* Goal of the exercise:
The lines to return are those from the one containing "const stalks = STALKS.map(growStalk);" down to the one containing "if empty is", inclusive; return them exactly and nothing else.

* Available data:
┄┄┄┄┄┄┄┄┄┄┄┄┄┄┄┄┄┄┄┄

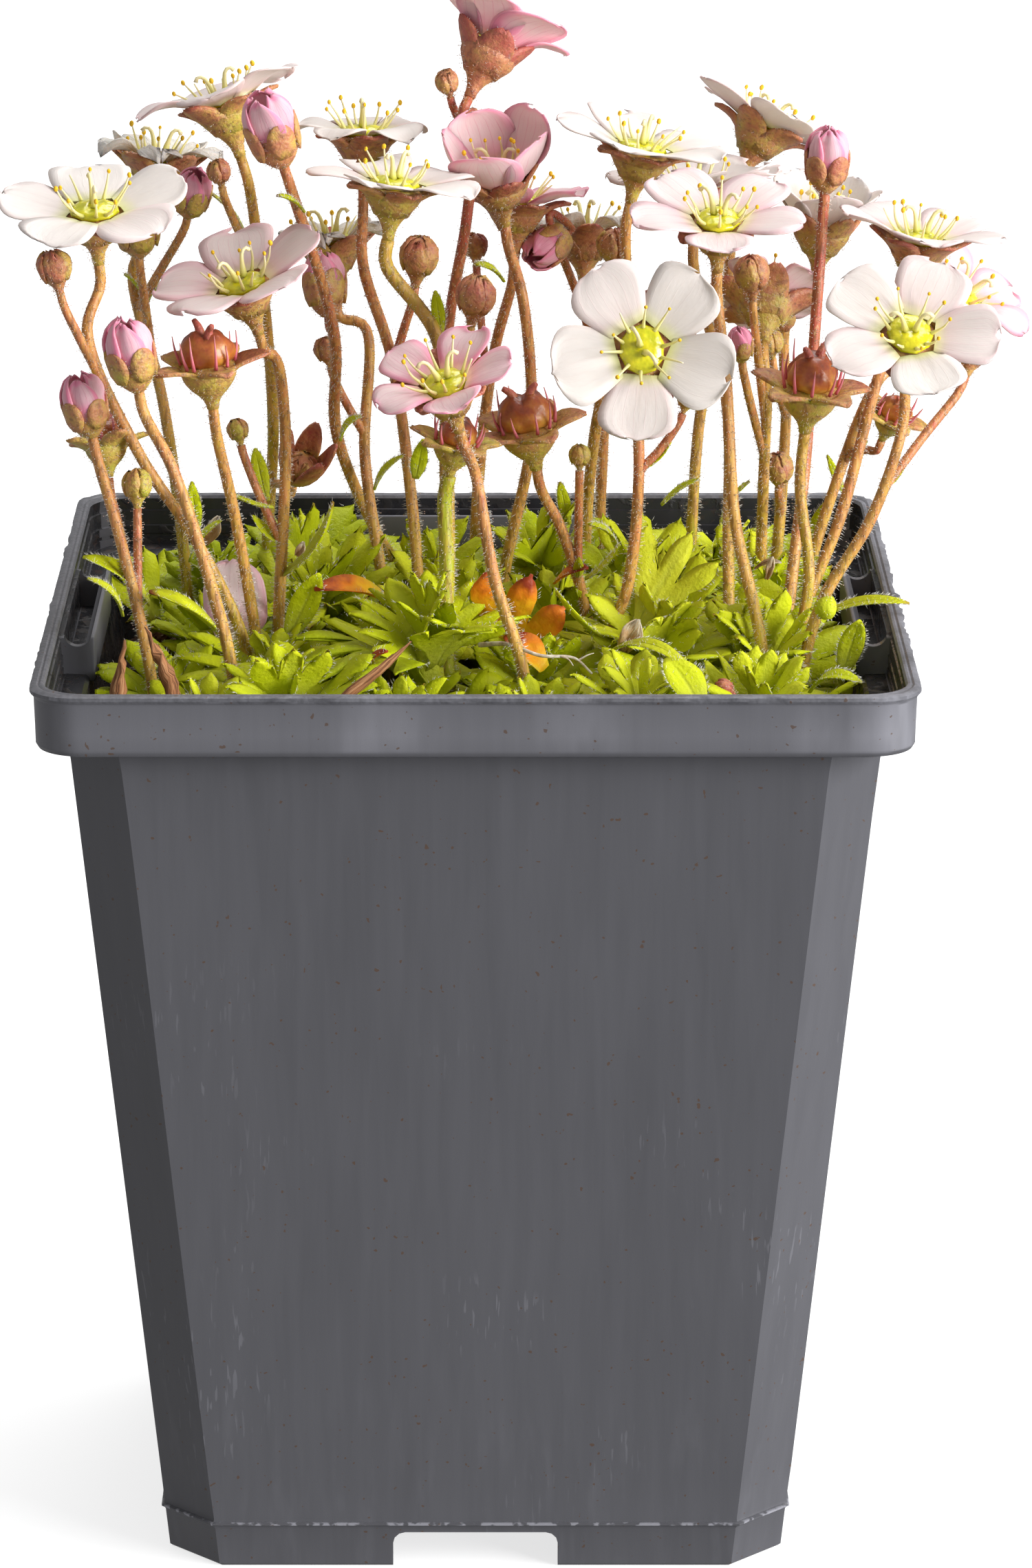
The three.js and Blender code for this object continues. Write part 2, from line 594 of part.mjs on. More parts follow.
// One wedge-shaped leaf with three lobes: outline as [along, across] and a drooping blade
const LEAF_OUTLINE = [
  [0, -0.1], [0.6, -0.5], [0.7, -0.17], [1, 0], [0.7, 0.17], [0.6, 0.5], [0, 0.1],
];

function leaf({ root, azimuth, rise, length, width, droop }) {
  const out = vec(Math.cos(azimuth), Math.sin(azimuth), 0);
  const side = vec(-out.y, out.x, 0);
  const at = (forward, across, raise) => {
    const slope = degrees(rise - droop * forward);
    return root.clone()
      .addScaledVector(out, length * forward * Math.cos(slope))
      .addScaledVector(side, width * across)
      .add(vec(0, 0, length * forward * Math.sin(slope) + raise - Math.abs(across) * 0.5));
  };
  const points = LEAF_OUTLINE.map(([forward, across]) => at(forward, across, 0));
  const count = points.length;
  points.push(at(0.5, 0, LEAF_THICKNESS / 2), at(0.5, 0, -LEAF_THICKNESS / 2));
  const triangles = [];
  for (let i = 0; i < count; i += 1) {
    const j = (i + 1) % count;
    triangles.push([i, j, count], [j, i, count + 1]);
  }
  return solidFrom(points, triangles);
}

// Patches of the cushion: the ground that each one keeps to, and the rosettes growing on it
const PATCHES = [
  { name: 'cushion_front_left', ground: [-38.5, -38.5, -13, -4],
    rosettes: [[-27, -30, 1], [-20, -14, 1.1], [-32, -14, 0.9], [-17, -29, 0.8]] },
  { name: 'cushion_front_middle', ground: [-13, -38.5, 13, -4],
    rosettes: [[-6, -14, 1], [6, -17, 1.1], [-5, -29, 0.7], [7, -31, 0.7]] },
  { name: 'cushion_front_right', ground: [13, -38.5, 38.5, -4],
    rosettes: [[20, -14, 1], [28, -25, 1.1], [19, -29, 0.8], [32, -12, 0.8]] },
  { name: 'cushion_back_left', ground: [-38.5, -4, -13, 38.5],
    rosettes: [[-27, 6, 1], [-19, 17, 1], [-30, 24, 1], [-21, 31, 1]] },
  { name: 'cushion_back_middle', ground: [-13, -4, 13, 38.5],
    rosettes: [[-3, 8, 1.15], [8, 5, 0.9], [-6, 22, 1], [7, 27, 1.1]] },
  { name: 'cushion_back_right', ground: [13, -4, 38.5, 38.5],
    rosettes: [[20, 6, 1], [29, 18, 1.05], [19, 22, 1], [27, 32, 0.9]] },
];

// The outer and inner leaves of a rosette
const TIERS = [
  { count: 4, start: 2.2, rise: 44, length: 10.5, width: 7.2, droop: 20 },
  { count: 3, start: 1, rise: 70, length: 9, width: 5, droop: 10 },
];

function rosette([x, y, size], ground, random) {
  const solids = [];
  for (const { count, start, rise, length, width, droop } of TIERS) {
    const offset = 360 * random();
    for (let i = 0; i < count; i += 1) {
      const azimuth = degrees(offset + (360 * i) / count + 14 * (random() - 0.5));
      const out = start * size;
      const shape = {
        root: vec(x + out * Math.cos(azimuth), y + out * Math.sin(azimuth), CORE_TOP - ROOT_SUNK),
        azimuth,
        rise: rise + 8 * (random() - 0.5),
        length: length * size,
        width: width * size,
        droop,
      };
      solids.push(leaf(keepOnGround(shape, ground)));
    }
  }
  return solids;
}

// The low core of a patch, which its leaves stand out of
function makeCore([x0, y0, x1, y1]) {
  const ring = (inset, cut, z) => [
    [x0 + inset + cut, y0 + inset], [x1 - inset - cut, y0 + inset],
    [x1 - inset, y0 + inset + cut], [x1 - inset, y1 - inset - cut],
    [x1 - inset - cut, y1 - inset], [x0 + inset + cut, y1 - inset],
    [x0 + inset, y1 - inset - cut], [x0 + inset, y0 + inset + cut],
  ].map(([x, y]) => vec(x, y, z));
  return loft([ring(0, 1, SOIL_TOP + GAP), ring(1, 1.5, CORE_TOP)]);
}

// Raises a leaf until its tip stays above its own patch
function keepOnGround(shape, [x0, y0, x1, y1]) {
  const margin = 0.4;
  for (let rise = shape.rise; rise < 84; rise += 4) {
    const reach = shape.length * Math.cos(degrees(rise - shape.droop));
    const x = shape.root.x + reach * Math.cos(shape.azimuth);
    const y = shape.root.y + reach * Math.sin(shape.azimuth);
    const inside = x > x0 + margin && x < x1 - margin && y > y0 + margin && y < y1 - margin;
    shape.rise = rise;
    if (inside) break;
  }
  return shape;
}

function makePatch({ ground, rosettes }, seed, bores) {
  const random = randomFrom(seed);
  const leaves = rosettes.flatMap((spot) => rosette(spot, ground, random));
  const grown = fuse([makeCore(ground), ...leaves]);
  const inset = GAP / 2 + 0.02;
  const [x0, y0, x1, y1] = ground;
  const plot = prism(
    rectangle(x0 + inset, y0 + inset, x1 - inset, y1 - inset), SOIL_TOP, SOIL_TOP + PLANT_ROOM);
  const room = prism(
    bodyRing(SOIL_TOP, WALL + GAP).map(({ x, y }) => [x, y]), SOIL_TOP, SOIL_TOP + PLANT_ROOM);
  return largestOf(grown.intersect(plot).intersect(room).subtract(bores));
}

const saxifrage = new THREE.Group();
const label = (index) => String(index + 1).padStart(2, '0');

const stalks = STALKS.map(growStalk);
const bores = wasm.Manifold.union(stalks.map(boreFor));
saxifrage.add(meshOf('pot', makePot(), MATERIALS.pot));
saxifrage.add(meshOf('soil', makeSoil().subtract(bores), MATERIALS.soil));
PATCHES.forEach((patch, index) => {
  saxifrage.add(meshOf(patch.name, makePatch(patch, PATCH_SEED + index, bores), MATERIALS.leaf));
});
stalks.forEach((stalk, index) => {
  saxifrage.add(meshOf(`stalk_${label(index)}`, stalk.solid, MATERIALS.stem));
  if (stalk.petal) {
    const surface = stalk.pink ? MATERIALS.pinkPetal : MATERIALS.petal;
    saxifrage.add(meshOf(`petals_${label(index)}`, makeCorolla(stalk, PETAL_SEED + index), surface));
  }
});

export default saxifrage;
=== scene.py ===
"""Dresses the fixed frame of a potted mossy saxifrage: petals, buds, hairy stalks, lobed leaves and moulded pot."""

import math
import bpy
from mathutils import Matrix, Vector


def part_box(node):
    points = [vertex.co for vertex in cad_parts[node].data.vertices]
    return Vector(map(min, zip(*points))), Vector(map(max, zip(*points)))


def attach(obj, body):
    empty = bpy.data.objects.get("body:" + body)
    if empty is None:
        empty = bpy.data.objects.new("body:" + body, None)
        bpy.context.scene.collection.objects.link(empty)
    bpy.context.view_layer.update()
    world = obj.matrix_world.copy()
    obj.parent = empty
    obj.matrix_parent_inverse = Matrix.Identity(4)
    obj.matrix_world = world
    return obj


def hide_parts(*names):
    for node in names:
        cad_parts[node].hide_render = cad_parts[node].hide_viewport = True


bl_info = {
    "name": "Potted mossy saxifrage",
    "version": (1, 0, 0),
    "blender": (4, 5, 0),
    "location": "View3D > Sidebar > Saxifrage",
    "description": "Grows the petals, leaves and hairs of a potted saxifrage round its frame",
    "category": "Object",
}

from random import Random

import bmesh
import bpy
import numpy as np
from bpy.props import FloatProperty, FloatVectorProperty, IntProperty, PointerProperty
from mathutils import Vector, noise

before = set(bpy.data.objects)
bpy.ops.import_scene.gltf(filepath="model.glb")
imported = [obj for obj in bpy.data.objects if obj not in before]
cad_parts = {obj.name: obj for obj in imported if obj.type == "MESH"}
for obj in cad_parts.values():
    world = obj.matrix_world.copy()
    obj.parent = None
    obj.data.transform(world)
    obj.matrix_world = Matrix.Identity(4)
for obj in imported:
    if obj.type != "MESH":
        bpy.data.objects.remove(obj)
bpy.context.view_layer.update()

MM = 0.001
POT_LOW, POT_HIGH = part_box("pot")
SOIL_LOW, SOIL_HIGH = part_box("soil")

# Sizes of the pot, in millimetres
POT_HEIGHT = POT_HIGH.z / MM
LIP_HALF = POT_HIGH.x / MM
BAND_HALF = 44.4
BAND_FOOT = 92.3
BODY_TOP_HALF = 41.4
BASE_HALF = 32.7
CORNER_CUT = 5.5
BAND_CORNER = 4.7
LUG_TOP = 97.4
UNDERSIDE = 5.0
FLOOR_THICKNESS = 1.2
SOIL_TOP = SOIL_HIGH.z / MM

# Sizes of the plant, in millimetres
STEM_FOOT = 79.0
HEAD_LEAD = 2.4
STEM_RADIUS = 0.6
PETAL_ROOT = 2.5
PETAL_SEAT = 0.3
CUSHION_TOP = 90.0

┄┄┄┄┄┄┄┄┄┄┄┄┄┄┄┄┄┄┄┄

* Output of the task:
const stalks = STALKS.map(growStalk);
const bores = wasm.Manifold.union(stalks.map(boreFor));
saxifrage.add(meshOf('pot', makePot(), MATERIALS.pot));
saxifrage.add(meshOf('soil', makeSoil().subtract(bores), MATERIALS.soil));
PATCHES.forEach((patch, index) => {
  saxifrage.add(meshOf(patch.name, makePatch(patch, PATCH_SEED + index, bores), MATERIALS.leaf));
});
stalks.forEach((stalk, index) => {
  saxifrage.add(meshOf(`stalk_${label(index)}`, stalk.solid, MATERIALS.stem));
  if (stalk.petal) {
    const surface = stalk.pink ? MATERIALS.pinkPetal : MATERIALS.petal;
    saxifrage.add(meshOf(`petals_${label(index)}`, makeCorolla(stalk, PETAL_SEED + index), surface));
  }
});

export default saxifrage;
=== scene.py ===
"""Dresses the fixed frame of a potted mossy saxifrage: petals, buds, hairy stalks, lobed leaves and moulded pot."""

import math
import bpy
from mathutils import Matrix, Vector


def part_box(node):
    points = [vertex.co for vertex in cad_parts[node].data.vertices]
    return Vector(map(min, zip(*points))), Vector(map(max, zip(*points)))


def attach(obj, body):
    empty = bpy.data.objects.get("body:" + body)
    if empty is None:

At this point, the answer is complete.